Bank of America Auto Loan Refinance: How It Works and What Affects Your Outcome
Refinancing an auto loan means replacing your existing loan with a new one — ideally at a lower interest rate, a more manageable monthly payment, or both. Bank of America (BofA) is one of the larger lenders that offers auto loan refinancing directly to consumers, and it's a common search for borrowers who want to explore their options with a well-known institution. Here's how the process generally works, and what shapes whether refinancing makes sense for any given borrower.
What Auto Loan Refinancing Actually Does
When you refinance, your new lender pays off your current loan and issues a replacement loan with new terms. The key variables are the interest rate (APR), the loan term, and the monthly payment.
Refinancing can lower your monthly payment in two ways:
- A lower APR reduces how much interest you pay over the life of the loan
- A longer loan term spreads the balance over more months, reducing each payment — though you may pay more interest overall
Some borrowers refinance to do both. Others prioritize paying off the vehicle faster at a lower rate. The right approach depends on your current loan terms, your budget, and how long you plan to keep the vehicle.
How BofA's Auto Refinance Process Generally Works
Bank of America allows existing customers and new applicants to apply for auto loan refinancing. The process typically involves:
- Submitting an application — either online, by phone, or in a branch — with basic personal, financial, and vehicle information
- A credit check — BofA will pull your credit to assess your creditworthiness and determine your rate
- Vehicle verification — you'll need to provide your vehicle identification number (VIN), current mileage, and loan payoff amount from your existing lender
- Loan offer and acceptance — if approved, you'll receive loan terms; once accepted, BofA handles paying off the old loan
- Title transfer — the lienholder on your title changes from your old lender to Bank of America
The timeline can range from a few days to a couple of weeks depending on how quickly documentation is exchanged and the title process moves.
Factors That Shape Your Refinance Rate and Approval 💳
No two refinance outcomes are identical. The rate and terms you're offered depend heavily on:
| Factor | Why It Matters |
|---|---|
| Credit score | Higher scores generally qualify for lower APRs |
| Loan-to-value ratio | If you owe more than the car is worth, approval may be harder |
| Vehicle age and mileage | Most lenders, including BofA, have limits on how old or high-mileage a vehicle can be |
| Remaining loan balance | Many lenders set minimum loan amounts for refinancing |
| Income and debt-to-income ratio | Affects ability to repay and overall risk assessment |
| Existing BofA relationship | Account holders may qualify for rate discounts |
BofA has historically offered a Preferred Rewards discount for customers with qualifying deposit or investment balances — this can reduce the APR by a small margin, but the exact amount varies and program terms can change.

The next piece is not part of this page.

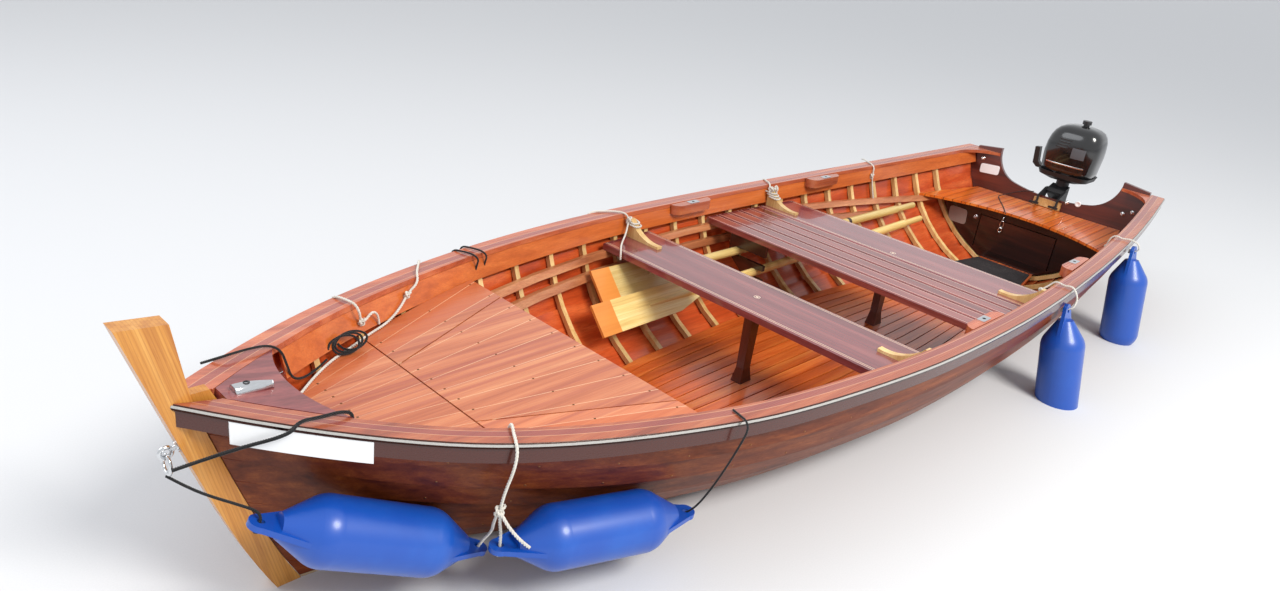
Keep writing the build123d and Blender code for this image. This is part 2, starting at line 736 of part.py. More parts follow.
def seat_front(y):
    half = rib_half(SEAT_FRONT_SIDE, SEAT_TOP - SEAT_THICK)
    return SEAT_FRONT_MIDDLE + (SEAT_FRONT_SIDE - SEAT_FRONT_MIDDLE) * (y / half) ** 2


def seat_side(x):
    return rib_half(x, SEAT_TOP - SEAT_THICK) - 3


def seat_board(start):
    """One board between two distances from the centreline, trimmed to the hull's side and the front edge."""
    places = [SEAT_FRONT_SIDE + (seat_back - SEAT_FRONT_SIDE) * k / 6 for k in range(7)]
    side = [(x, seat_side(x)) for x in places]
    half = side[0][1]
    front = [(seat_front(half * k / 6), half * k / 6) for k in range(6)]
    with BuildPart() as board:
        with BuildSketch(Plane.XY.offset(SEAT_TOP - SEAT_THICK)):
            with BuildLine():
                Polyline((seat_back, 0), *front, *side, close=True)
            make_face()
            with Locations(((seat_back + SEAT_FRONT_SIDE) / 2, start + SEAT_BOARD / 2)):
                Rectangle(seat_back * -2, SEAT_BOARD, mode=Mode.INTERSECT)
        extrude(amount=SEAT_THICK)
    return board.part


seat_count = int((seat_side(SEAT_FRONT_SIDE) - 12) / (SEAT_BOARD + SEAT_GAP)) + 1
seat_boards = [seat_board(SEAT_GAP / 2 + k * (SEAT_BOARD + SEAT_GAP)) for k in range(seat_count)]
save("stern_seat", seat_boards + [mirror(board, about=Plane.XZ) for board in seat_boards])


def riser_room(x):
    return min(riser_outline(x - 15)[0][0], riser_outline(x + 15)[0][0]) - PLAY


def seat_beam(x):
    wide = riser_room(x)
    return slab([(x - 15, -wide), (x + 15, -wide), (x + 15, wide), (x - 15, wide)], SEAT_BASE - 40, SEAT_BASE)


save("seat_beams", [seat_beam(x) for x in (LOCKER_X - 50, -2280, seat_back + 20)])

# Stern locker: a panel across the boat with a door hinged along its lower edge
with BuildPart() as locker_front:
    with BuildSketch(across(LOCKER_X - LOCKER_THICK)):
        heights = (FLOOR_TOP + PLAY, 90, 180, SEAT_BASE - 46)
        side = [(min(rib_half(LOCKER_X - LOCKER_THICK, z), rib_half(LOCKER_X, z)) - 3, z) for z in heights]
        inner_top = riser_room(LOCKER_X)
        side[-1] = (min(side[-1][0], inner_top), riser_top(LOCKER_X) - RISER_DEEP - 2)
        side.append((inner_top - 2, SEAT_BASE - PLAY))
        with BuildLine():
            Polyline(*side, *[(-y, z) for y, z in reversed(side)], close=True)
        make_face()
    extrude(amount=LOCKER_THICK)
    with BuildSketch(across(LOCKER_X - LOCKER_THICK)):
        with Locations((0, (DOOR_LOW - PLAY + DOOR_HIGH + DOOR_GAP) / 2)):
            Rectangle(2 * (DOOR_HALF + DOOR_GAP), DOOR_HIGH - DOOR_LOW + DOOR_GAP + PLAY)
    extrude(amount=LOCKER_THICK, mode=Mode.SUBTRACT)
save("locker_front", locker_front.part)
with BuildPart() as locker_door:
    with BuildSketch(across(LOCKER_X - LOCKER_THICK + 2)):
        with Locations((0, (DOOR_LOW + DOOR_HIGH) / 2)):
            Rectangle(2 * DOOR_HALF, DOOR_HIGH - DOOR_LOW)
    extrude(amount=LOCKER_THICK - 2)
save("locker_door", locker_door.part)
MAT_THICK = 5.0
MAT_PLACES = (LOCKER_X + 40, -1750, -1430)
mat_edge = [(x, floor_half(x) - 12) for x in MAT_PLACES]
save("floor_mat", slab(mat_edge + [(x, -y) for x, y in reversed(mat_edge)], FLOOR_TOP + PLAY,
                       FLOOR_TOP + PLAY + MAT_THICK))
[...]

When Refinancing Tends to Make Sense — and When It Doesn't
Refinancing often makes sense when:
- Interest rates have dropped since you took out your original loan
- Your credit score has improved significantly
- You financed through a dealership at a higher rate and didn't shop around at the time
- You need lower monthly payments to fit a changed budget
Refinancing may not make sense when:
- You're near the end of your loan — most of your interest is paid in the early months under an amortized loan structure
- Your vehicle has high mileage or is older than BofA's eligibility threshold
- You're underwater on the loan (owe more than the car's market value)
- Extending the term would cost you significantly more in total interest
There's no universal break-even point. Running the numbers on your specific balance, remaining term, current rate, and offered rate is the only way to compare options accurately.
What BofA May Not Cover
Bank of America's refinance program applies to standard personal-use vehicles — typically cars, trucks, and SUVs. Refinancing for commercial vehicles, certain exotic or specialty vehicles, or vehicles over a specific age or mileage threshold may fall outside their program guidelines. Those specifics are subject to change, so confirming eligibility directly with BofA is the right move before investing time in an application.
Also worth noting: refinancing does not reset your vehicle warranty or change your insurance requirements. Your coverage obligations remain tied to your lender's requirements regardless of who holds the loan.
The Spectrum of Outcomes 🔍
A borrower with excellent credit, a late-model vehicle, and a high-rate dealer loan at the start of repayment stands to benefit significantly from refinancing. A borrower with a vehicle that has 120,000 miles, a loan balance of $3,000, and a credit score that hasn't changed much since origination may find few lenders willing to offer better terms — or may find that the savings don't justify the effort.
Between those two ends, outcomes vary widely. The rate environment at the time you apply, your state of residence (which can affect title and lien processes), and whether you hold qualifying BofA accounts all push results in different directions.
What BofA offers you specifically — and whether it beats your current loan — depends entirely on the details only you and your lender can see.